We created an aggregated dataset of human testis scRNA-seq from multiple sources, comprising cells from a total of 12 human donors. These consisted of 7 adults28, 3 adults97 (GEO accession #GSE109037), and two juvenile samples98 (GEO accession #GSE120506 [https://www.ncbi.nlm.nih.gov/geo/query/acc.cgi]). As described elsewhere, these datasets were integrated and analyzed using the sparse decomposition of arrays (SDA) framework29. SDA soft clusters genes and cells into latent “components”, which are then manually interpreted and separated into “technical noise” and “signal”. Components corresponding to technical noise are removed from the data, thus providing batch correction. For the analyses described, here, SDA was run with 150 components, half of which were removed as technical noise. Gene ontology enrichment analysis was performed on the top 250 genes from each component (from each side) using the enrichGO function from the clusterProfiler R package in which p-values are calculated based on the hypergeometric distribution and corrected for testing of multiple biological process GO terms using the Benjamini-Hochberg procedure.
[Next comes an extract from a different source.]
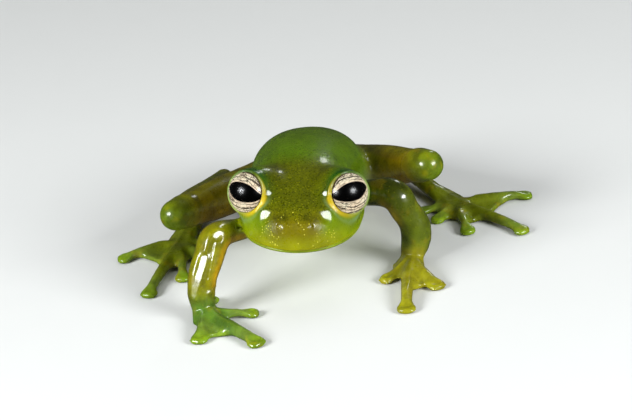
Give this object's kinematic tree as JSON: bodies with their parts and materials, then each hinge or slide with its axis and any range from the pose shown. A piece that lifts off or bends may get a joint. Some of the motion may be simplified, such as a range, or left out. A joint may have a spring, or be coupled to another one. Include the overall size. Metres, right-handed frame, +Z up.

Small RNA sequencing and analysis

RNA was extracted from the fixed testicular tissue of the NOA cases with prioritized variants in genes involved in piRNA biogenesis and controls with complete spermatogenesis matched to each case by fixative. Small RNA sequencing libraries were prepared using CATS Small RNA-seq kit (Diagenode, Cat. #C05010040) and sequenced on the MiSeq platform (Illumina, San Diego, CA). Raw sequencing reads were processed according to the CATS Small RNA-seq protocol and reads with 25-45 bases in length were mapped to the human assembly hg19 using bowtie v1.0.199 allowing one mismatch. The mapped reads were filtered to remove all reads mapping to small non-coding RNAs other than piRNAs (DASHR v2.0100) and the remaining reads were intersected with 205 piRNA loci previously identified in the adult human testis45. Individual piRNA counts were normalized to the spike-in cel-miR-39-3p (5′-UCACCGGGUGUAAAUCAGCUUG-3′) added to the samples in the first step of the sequencing library preparation. Spike-in reads were mapped to the human reference using bowtie v1.0.1 and allowing no mismatches.

Sanger sequencing

The regions of interest were amplified using Hot Start Taq 2x Master Mix (New England Biolabs, Ipswich, MA, USA), 0.4 µM primers and a touch-down PCR program. The amplified PCR products were purified with MinElute PCR Purification kit (Qiagen, Hilden, Germany) or GFX PCR DNA and Gel Band Purification Kit (GE Healthcare, Marlborough, MA) and sequenced at Integrated DNA Technologies (Coralville, IA, USA). The primer sequences are available upon request.

Immunohistochemistry

Testicular tissue was fixed in Bouin’s fixative, processed and stained with an antibody directed against STRA8 (Abcam ab49405, diluted 1:250) using the ImmPRESS detection kit (Vector laboratories, CA, USA) as described before101. Antigen retrieval was performed in a microwave in TEG buffer and the staining developed 20 min with AEC.

Reporting summary

Further information on research design is available in the Nature Portfolio Reporting Summary linked to this article.